В XIX в. не столько объективное ухудшение условий деревенской жизни, сколько сбивавшие крестьян с толку слухи вызывали волнения и бунты[9]. С конца 1914 г. число убогих странников пополняли возвращавшиеся с фронта раненые солдаты, рассказывавшие собственную историю войны, заметно отличавшуюся от официальной[10]. Их рассказы, как правило, и вызывали недовольство у основной массы людей.
По воспоминаниям русских офицеров, солдаты в 1914 г. плохо себе представляли причины начала войны. В лучшем случае они слышали, что «какой-то там эрц-герц-перц с женой были кем-то убиты». Но если в войсках офицеры еще могли предоставить солдатам краткую политинформацию, то в российской глубинке, несмотря на усилия грамотных крестьян, донести до односельчан содержание газет было невозможно. Народ в массе своей оставался в неведении и доверял скорее тем слухам, которые перекликались с сюжетами народного мифотворчества[11].

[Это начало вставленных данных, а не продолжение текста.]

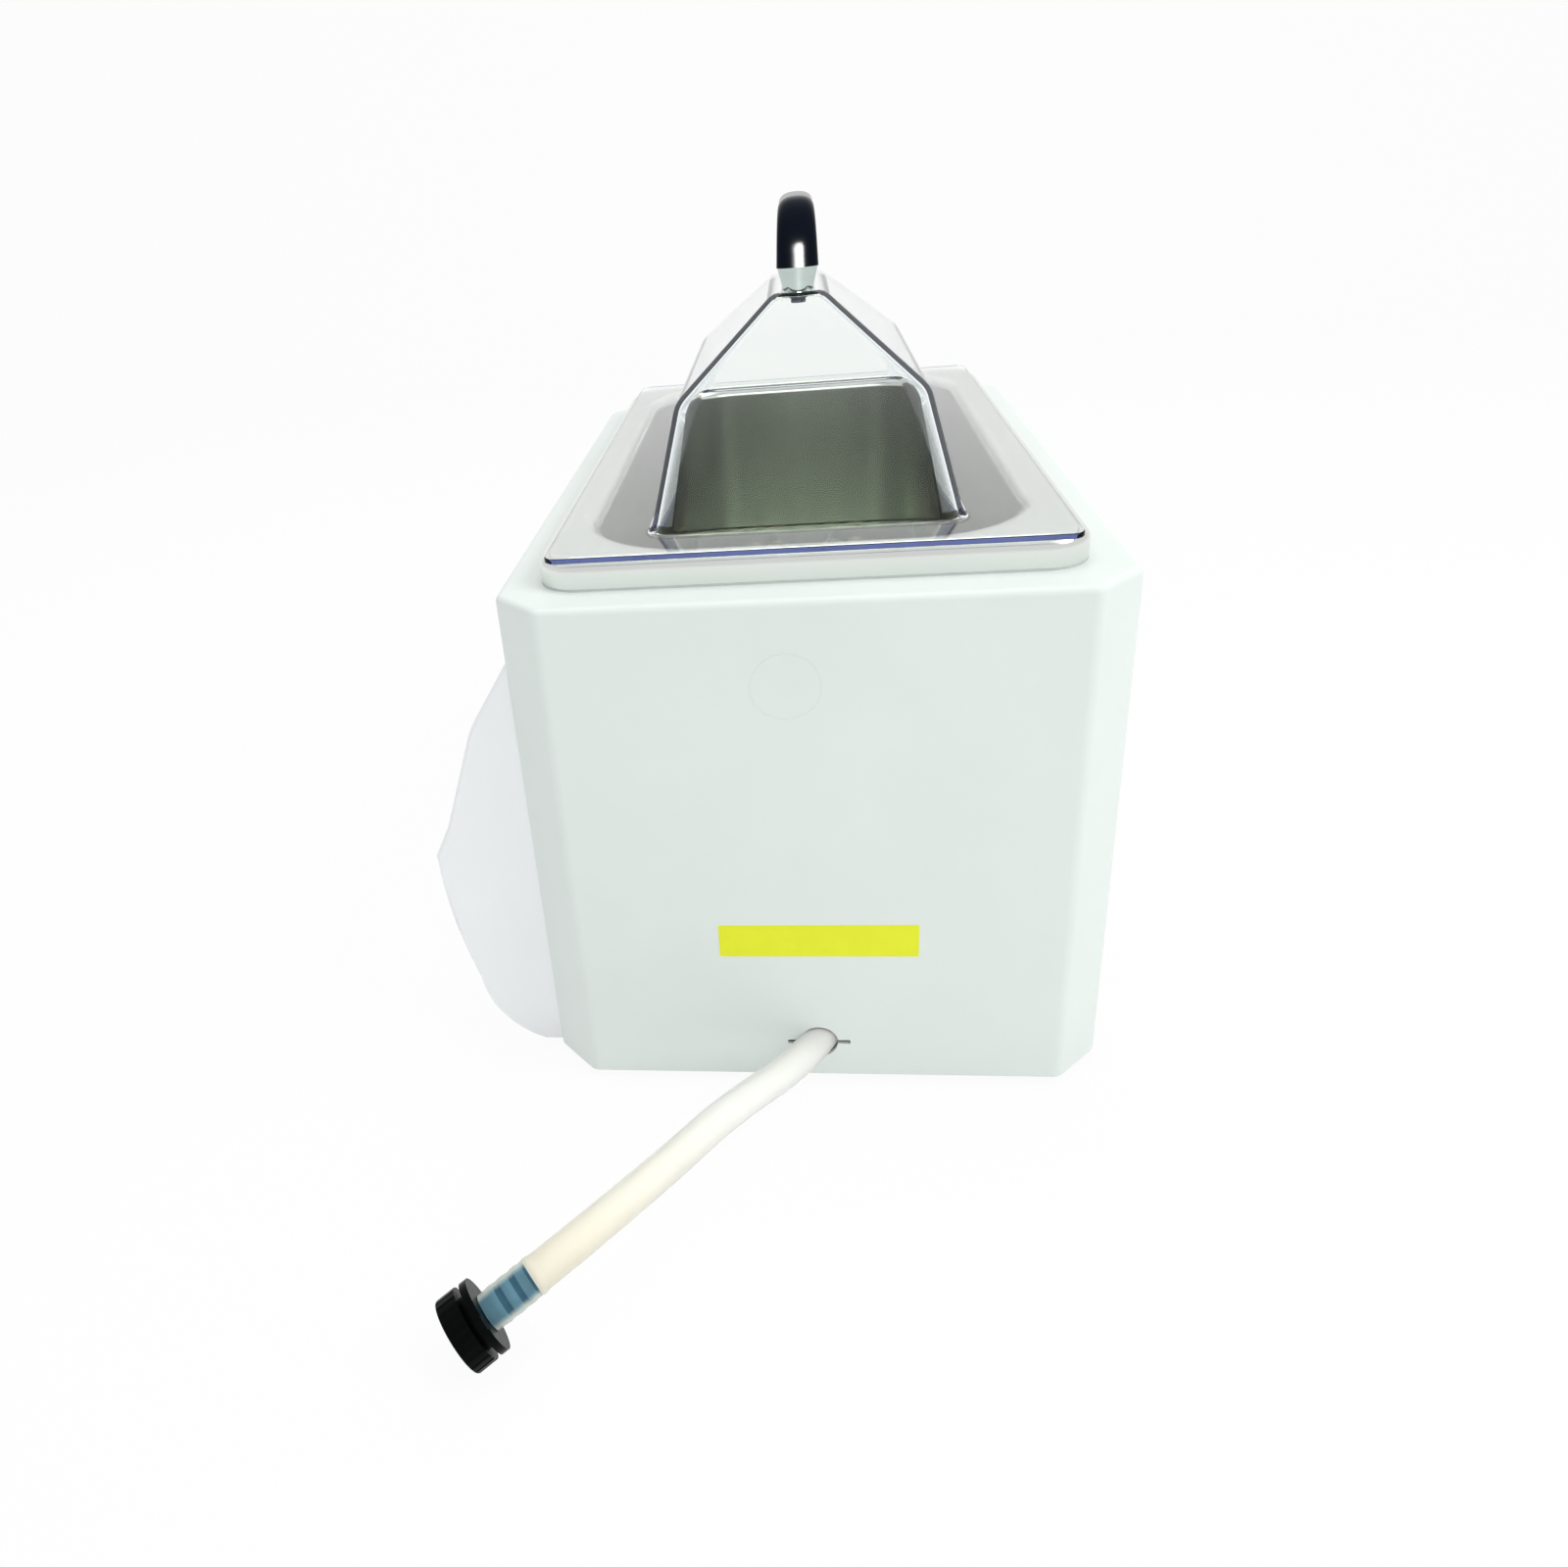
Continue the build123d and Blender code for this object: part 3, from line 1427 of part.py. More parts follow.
build()
os.makedirs("parts", exist_ok=True)
for name, shape in saved.items():
    export_step(shape, f"parts/{name}.step")
print(len(saved), "nodes")
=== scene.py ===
"""Circulating water bath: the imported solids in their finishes, and its clear lid, grip and drain hose."""
import json
from math import cos, pi, radians, sin

import bmesh
import bpy
from mathutils import Matrix, Vector


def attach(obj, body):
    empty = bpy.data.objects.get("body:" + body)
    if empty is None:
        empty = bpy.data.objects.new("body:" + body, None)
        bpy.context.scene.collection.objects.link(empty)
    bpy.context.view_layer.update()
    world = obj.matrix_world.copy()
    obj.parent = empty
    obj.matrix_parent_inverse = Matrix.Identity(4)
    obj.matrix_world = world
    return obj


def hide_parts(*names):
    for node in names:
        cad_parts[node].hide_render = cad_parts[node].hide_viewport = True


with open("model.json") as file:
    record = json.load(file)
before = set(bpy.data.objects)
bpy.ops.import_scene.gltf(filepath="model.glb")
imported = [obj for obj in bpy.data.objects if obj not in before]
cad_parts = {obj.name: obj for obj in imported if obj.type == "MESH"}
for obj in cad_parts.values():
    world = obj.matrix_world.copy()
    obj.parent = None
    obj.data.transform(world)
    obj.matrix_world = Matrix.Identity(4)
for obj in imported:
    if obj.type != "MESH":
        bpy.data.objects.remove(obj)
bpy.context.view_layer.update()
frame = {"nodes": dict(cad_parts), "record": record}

SHIFT = Vector((0.0, 0.017, 0.0))  # from the housing's middle to the middle of the footprint
QUARTER = radians(90)


def add(thing):
    bpy.context.scene.collection.objects.link(thing)


# Camera, solved from the housing's corners in the photograph

PHOTO_WIDTH = 1600.0
PHOTO_MIDDLE = (800.0, 799.5)
STRAIGHT_AHEAD = (650.0, 740.0)  # the pixel that the lens looks at squarely
FOCAL_PIXELS = 1184.57
SENSOR_WIDTH = 36.0
NEAREST_SEEN = 0.01
CAMERA_TURN = Vector((1.5285, 1.6271, -1.1014))  # the axis of the turn, as long as its angle in radians
CAMERA_PLACE = Vector((0.82232, -0.00095, 0.53529))


def make_camera():
    rows = Matrix.Rotation(-CAMERA_TURN.length, 3, CAMERA_TURN.normalized()).transposed()
    right, down, forward = rows
    place = Matrix((right, -down, -forward)).transposed().to_4x4()
    place.translation = CAMERA_PLACE + SHIFT
    data = bpy.data.cameras.new("camera")
    data.sensor_width = SENSOR_WIDTH
    data.sensor_fit = "HORIZONTAL"
    data.lens = FOCAL_PIXELS / PHOTO_WIDTH * SENSOR_WIDTH
    data.shift_x = (PHOTO_MIDDLE[0] - STRAIGHT_AHEAD[0]) / PHOTO_WIDTH
    data.shift_y = (STRAIGHT_AHEAD[1] - PHOTO_MIDDLE[1]) / PHOTO_WIDTH
    data.clip_start = NEAREST_SEEN
    camera = bpy.data.objects.new("camera", data)
    camera.matrix_world = place
    add(camera)
    bpy.context.scene.camera = camera


# Meshes

def link(name, mesh, body):
    piece = bpy.data.objects.new(name, mesh)
    add(piece)
    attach(piece, body)
    return piece


def smooth(mesh, degrees):
    """Rounded shading, with edges sharper than this angle left sharp."""
    mesh.shade_smooth()
    mesh.set_sharp_from_angle(angle=radians(degrees))


def mesh_from(name, verts, faces):
    mesh = bpy.data.meshes.new(name)
    mesh.from_pydata([tuple(v) for v in verts], [], faces)
    mesh.validate()
    bm = bmesh.new()
    bm.from_mesh(mesh)
    bmesh.ops.recalc_face_normals(bm, faces=bm.faces)
    bm.to_mesh(mesh)
    bm.free()
    return mesh


def walls_between(count, size):
    """Quads between successive loops of equal size."""
    faces = []
    for i in range(count - 1):
        a, b = i * size, (i + 1) * size
        for k in range(size):
            n = (k + 1) % size
            faces.append((a + k, a + n, b + n, b + k))
    return faces


def closed_mesh(name, loops):
    """A solid form through loops of equal size, closed over the first and the last."""
    count, size = len(loops), len(loops[0])
    faces = walls_between(count, size)
    faces.append(tuple(range(size)))
    faces.append(tuple(range((count - 1) * size, count * size)))
    return mesh_from(name, [v for loop in loops for v in loop], faces)


def lengths_along(points):
    """The length of a line of points up to each of them."""
    lengths = [0.0]
    for a, b in zip(points, points[1:]):
        lengths.append(lengths[-1] + (b - a).length)
    return lengths


def direction_at(points, i):
    return (points[min(i + 1, len(points) - 1)] - points[max(i - 1, 0)]).normalized()


# Drain hose, from inside the housing to the plug, whose barbed spigot stretches the hose's end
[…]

Б.В. Дубин и А.В. Толстых в статье «Слухи как социально-психологический феномен» так описывают историю слухов.
Изменение механизмов регуляции поведения в обществе началось для России во второй половине XVIII – первой половине XIX в., когда случай становится основой репутации, в том числе дурной или разрушенной: вспомним классическую драму блестящей репутации, погубленной специально распространенным слухом («Горе от ума» А.С. Грибоедова или, в пародийном варианте, «Мертвые души» Н.В. Гоголя; о роли слухов в мире Ф.М. Достоевского уж не говорим).

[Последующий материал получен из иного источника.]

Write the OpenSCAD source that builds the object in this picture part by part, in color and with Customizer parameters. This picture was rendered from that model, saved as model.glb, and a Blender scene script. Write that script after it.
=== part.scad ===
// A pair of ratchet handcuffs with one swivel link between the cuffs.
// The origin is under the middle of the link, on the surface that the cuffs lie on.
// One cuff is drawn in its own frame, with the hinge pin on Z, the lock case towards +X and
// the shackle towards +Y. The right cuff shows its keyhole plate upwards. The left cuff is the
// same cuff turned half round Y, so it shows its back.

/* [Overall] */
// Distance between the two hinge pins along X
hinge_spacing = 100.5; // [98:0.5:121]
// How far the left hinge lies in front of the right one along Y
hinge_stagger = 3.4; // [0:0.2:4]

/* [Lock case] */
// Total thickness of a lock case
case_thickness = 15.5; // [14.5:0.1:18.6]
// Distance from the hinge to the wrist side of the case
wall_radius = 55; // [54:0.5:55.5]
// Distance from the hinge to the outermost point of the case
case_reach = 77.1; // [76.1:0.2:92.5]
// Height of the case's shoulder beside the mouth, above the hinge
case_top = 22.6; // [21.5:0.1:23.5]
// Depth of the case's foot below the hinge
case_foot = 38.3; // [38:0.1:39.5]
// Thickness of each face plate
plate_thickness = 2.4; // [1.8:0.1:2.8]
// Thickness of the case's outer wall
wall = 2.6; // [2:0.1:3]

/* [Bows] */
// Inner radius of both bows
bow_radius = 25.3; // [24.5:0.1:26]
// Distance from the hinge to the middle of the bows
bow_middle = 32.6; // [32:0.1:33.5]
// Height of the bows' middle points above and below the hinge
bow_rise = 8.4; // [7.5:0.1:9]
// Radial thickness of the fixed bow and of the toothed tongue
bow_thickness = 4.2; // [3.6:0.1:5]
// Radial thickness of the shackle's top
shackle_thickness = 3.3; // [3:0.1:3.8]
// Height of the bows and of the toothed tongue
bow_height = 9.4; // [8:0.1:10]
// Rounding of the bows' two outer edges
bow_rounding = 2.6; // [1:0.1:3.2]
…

Это и послереволюционная Россия, когда эхом социального взрыва по стране пошли волны слухов и сопровождающих их анекдотов… В дезинформированном обществе, в условиях общественной стагнации и культурного безвременья любая информация фигурирует лишь в форме слуха – от подсудных известий о ленинском «завещании» до глухих толков о катынских жертвах и историй о том, как брали Берию или свергали Хрущева.

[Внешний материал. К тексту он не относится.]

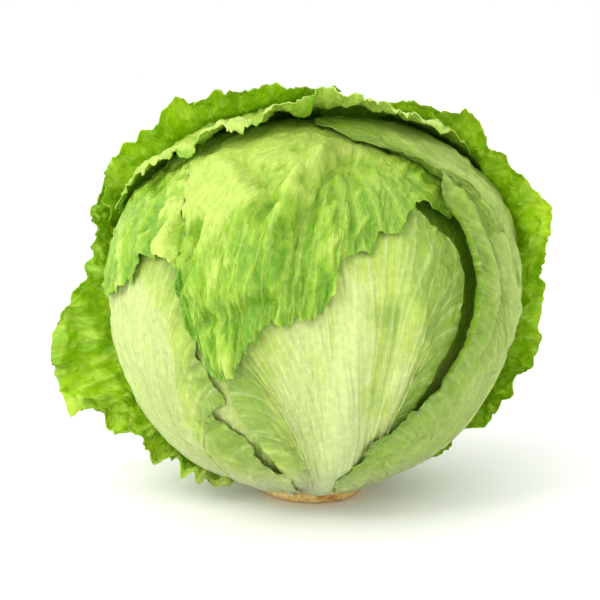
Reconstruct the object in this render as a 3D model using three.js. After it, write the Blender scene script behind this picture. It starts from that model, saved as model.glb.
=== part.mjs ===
// A head of crisphead lettuce standing on its trimmed stem.
//
// The tight inner leaves are one ball, the heart. Ten outer leaves lie round it, each a thin cupped
// shell that grows from the stem. A leaf is drawn as a flat fan: lines run from its foot on the stem to
// its margin. The fan is laid on the head, on top of whatever leaves lie there already, and its margin
// may bend away from the head.
//
// Frame: +Z up, origin at the centre of the stem's cut face, which rests on the floor. -Y is the front.
// A direction from the head's centre is [azimuth, polar], in degrees: azimuth 0 is the front and grows
// towards +X, polar is 0 straight down and 180 straight up.
import * as THREE from "three";

const degree = Math.PI / 180;

// Stem, in millimetres.
const stemCutRadius = 18; // the flat cut face
const stemRadius = 19.4; // where the lowest leaves grow
const stemTrim = 3.4; // height of the knife's bevel round the cut
const stemSides = 40;

// Heart: its widest radius, and the share of it from the head's centre to its surface by polar angle.
const heartGirth = 75.5;
const underShare = 0.94;
const crownShare = 0.86;
const heartProfile = [
  [0, underShare],
  [55, 0.954],
  [105, 1],
  [140, 0.974],
  [180, crownShare],
];
const heartColumns = 30;
const heartRows = 20;

// Leaves: blade thickness and the gap under each, on the body and at the foot by the stem. Flat facets
// sag below the round surface that they follow, so the gap on the body is that sag and some air.
const leafThickness = 1.0;
const leafAir = 0.6;
const widestFacet = 22; // of a leaf's mesh, in degrees
const facetSag = heartGirth * (1 - Math.cos((widestFacet / 2) * degree));
const leafGap = facetSag + leafAir;
const footThickness = 0.65;
const footGap = 0.5;
const leafGrid = [15, 12]; // columns and rows of a leaf's mesh
const longLeafGrid = [22, 18]; // for a leaf that comes up to the crown or over it
const wideLeafGrid = [28, 18]; // for the cap leaf, the widest
const clearance = 0.5; // between the stem and whatever meets it
const floorClearance = 2; // under the lowest leaf foot
const mostFeet = 6; // leaf feet that lie on one another at the stem
const footEnds = 22; // polar angle where a leaf is still foot, in degrees
const bodyStarts = 55; // polar angle from which it is all body

// How the outer leaves settle on the inner ones, in degrees.
const sampleCount = 3000;
const bridging = 11.5; // an upper leaf stays this far clear of the edge of a lower one
const footBridging = 6.5;
const softening = 4.8;

const rowCrowding = 1.15; // rows of a leaf's mesh crowd towards its margin
const ribHold = 0.4; // how far a fan line follows the midrib before it turns to the margin
const bendShare = 0.6; // part of a bent margin that is curved; the rest is straight
const mostBent = 0.6; // most of a fan line that may bend
const probe = 0.004; // step along a leaf that finds which way its surface faces

// Each leaf: rib is the azimuth where the midrib leaves the stem, and the polar angle of the leaf's
// middle. foot is the azimuth range on the stem. margin runs from the foot's left end round the tip to
// its right end, as [azimuth, polar, bend outwards in degrees, bent length in millimetres].
// bulge is [azimuth, polar, half width in degrees, height in millimetres]. grid is for a larger leaf.
const leaves = [
  {
    name: "inner_leaf",
    rib: [-38, 75],
    foot: [-76, 6],
    margin: [
      [-79, 26], [-84, 52], [-82, 84], [-68, 108], [-44, 116], [-20, 108], [-6, 88], [-2, 64],
      [4, 42], [10, 26],
    ],
    color: 0xc3d67c,
  },
  {
    name: "front_leaf",
    rib: [13, 75],
    foot: [-22, 52],
    margin: [
      [-24, 26], [-13, 38], [-19, 51], [-26, 64], [-34, 84], [-32, 108], [-16, 128], [6, 136],
      [28, 130], [40, 116], [44, 102], [42, 90], [38, 79], [37, 66], [44, 46], [56, 26],
    ],
    color: 0xcbdc98,
  },
  {
    name: "left_leaf",
    rib: [-66, 75],
    foot: [-112, -12],
    margin: [
      [-114, 26], [-116, 52], [-114, 84], [-105, 110], [-84, 124], [-52, 124], [-34, 108], [-29, 88],
      [-25, 74], [-27, 65], [-19, 52], [-13, 38], [-10, 26],
    ],
    color: 0xd6e6a4,
  },
  {
    name: "cap_leaf",
    rib: [172, 150],
    foot: [132, 208],
    margin: [
      [130, 27], [122, 56], [112, 84], [92, 106], [64, 115], [44, 119], [30, 119], [16, 110],
      [5, 103], [-4, 96], [-12, 92], [-17, 85], [-25, 80], [-34, 89], [-44, 97], [-56, 101],
      [-70, 101], [-86, 106], [-112, 104], [-136, 84], [-146, 56], [-150, 27],
    ],
    bulge: [-12, 122, 34, 2],
    grid: wideLeafGrid,
    color: 0x8fbc44,
  },
  {
    name: "right_leaf",
    rib: [84, 85],
    foot: [14, 128],
    margin: [
      [12, 27], [15, 44], [23, 58, 10, 5], [31, 69, 25, 7], [36, 82, 35, 9], [40, 94, 35, 9],
      [41, 107, 30, 9], [40, 119, 20, 8], [37, 130, 10, 6], [30, 142], [16, 152], [4, 165],
      [130, 162], [128, 140], [128, 112], [132, 82], [134, 52], [130, 27],
    ],
    bulge: [72, 104, 40, 4],
    grid: longLeafGrid,
    color: 0xa4bf62,
  },
  {
    name: "crown_leaf",
    rib: [178, 130],
    foot: [128, 228],
    margin: [
      [124, 27], [116, 56], [108, 90], [98, 122], [78, 142], [48, 152, -20, 12], [16, 157, 30, 12],
      [-14, 157, -20, 12], [-42, 149, -25, 12], [-66, 137], [-84, 122], [-108, 108], [-126, 82],
      [-132, 54], [-130, 27],
    ],
    bulge: [0, 180, 30, 6],
    grid: longLeafGrid,
    color: 0xb8d07c,
  },
  {
    name: "right_outer_leaf",
    rib: [124, 85],
    foot: [76, 176],
    margin: [
      [74, 27], [76, 44, 10, 8], [78, 62, 25, 14], [80, 82, 30, 18], [80, 100, 30, 18],
      [78, 118, 30, 18], [76, 134, 25, 16], [82, 148, 20, 12], [106, 156, 10, 8], [142, 148],
      [166, 124], [178, 90], [182, 54], [178, 27],
    ],
    color: 0x6f9a22,
  },
  {
    name: "back_left_leaf",
    rib: [-142, 105],
    foot: [-194, -98],
    margin: [
      [-198, 27], [-206, 54], [-206, 88], [-200, 118], [-190, 142], [-190, 160], [60, 172, 10, 8],
      [-32, 166, 25, 12], [-64, 154, 35, 16], [-80, 140, 40, 18], [-90, 126, 40, 18],
      [-98, 108, 15, 10], [-104, 84], [-104, 54], [-98, 27],
    ],
    grid: longLeafGrid,
    color: 0x9cc21e,
  },
  {
    name: "left_outer_leaf",
    rib: [-114, 70],
    foot: [-162, -74],
    margin: [
      [-164, 27], [-170, 54], [-168, 84], [-156, 106], [-134, 118], [-110, 118, 20, 10],
      [-96, 110, 50, 22], [-88, 98, 60, 30], [-82, 84, 65, 34], [-78, 68, 65, 34],
      [-76, 54, 45, 24], [-74, 40, 15, 10], [-72, 27],
    ],
    color: 0xa2c60c,
  },
  {
    name: "back_leaf",
    rib: [172, 80],
    foot: [122, 222],
    margin: [
      [118, 27], [112, 54], [112, 84, 15, 10], [122, 112, 30, 16], [146, 130, 35, 18],
      [174, 136, 35, 18], [202, 130, 35, 18], [224, 112, 30, 16], [232, 84, 15, 10], [230, 54],
      [226, 27],
    ],
    color: 0x9cbc3c,
  },
];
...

Важно, что единицами слуха (слухообразующими элементами, модулями) являются экстраординарные события и герои. Личность героя (она часто отмечает и окрашивает собой и значимость события) определяется его статусом – явным или скрытым – и особыми способностями (опять-таки, скрытыми или явными). Существенно само противопоставление явного и скрытого, игра слуха (и его инициатора, автора, рассказчика) на этой двузначности.
Отсюда – важнейшая для слуха и его функционирования тема тайны и посвященности в нее, приобщения к ней (например, слухи о «тайном обществе»). Собственно, слух с очевидностью концентрирует все основания традиционной власти (власти в обществе, отсылаемом к традиции) – чудо, тайну, авторитет.
Узлом, на который завязаны события и герои или который они развязывают, является проблема – болевая точка, пункт наибольшего напряжения или слома общественной структуры (экономические трудности, преемственность политической власти и появление новых элит, международные и межнациональные конфликты и т. д.).
Одна из разновидностей героя слуха (это может быть и образ его рассказчика) – жертва. Таким образом складывается сюжет слуха: повествование об особом событии вокруг особого героя, развивающееся как нарушение нормы (или предвосхищение этого), вмешательство героя и восстановление нормы. Может быть и «черный» вариант, своего рода микроантиутопия – преступление без наказания, мазохистское самобичевание и т. п.
Важно, кроме того, что между миром чужих и своих есть посредник – это посвященный (а потому – посвящающий других). Таков рассказчик слуха, который нередко дублирует свою персону (и укрепляет свой авторитет и надежность, значимость слуха) еще одной фигурой – свидетеля (родственника, знакомого, «одного парня» и т. п.)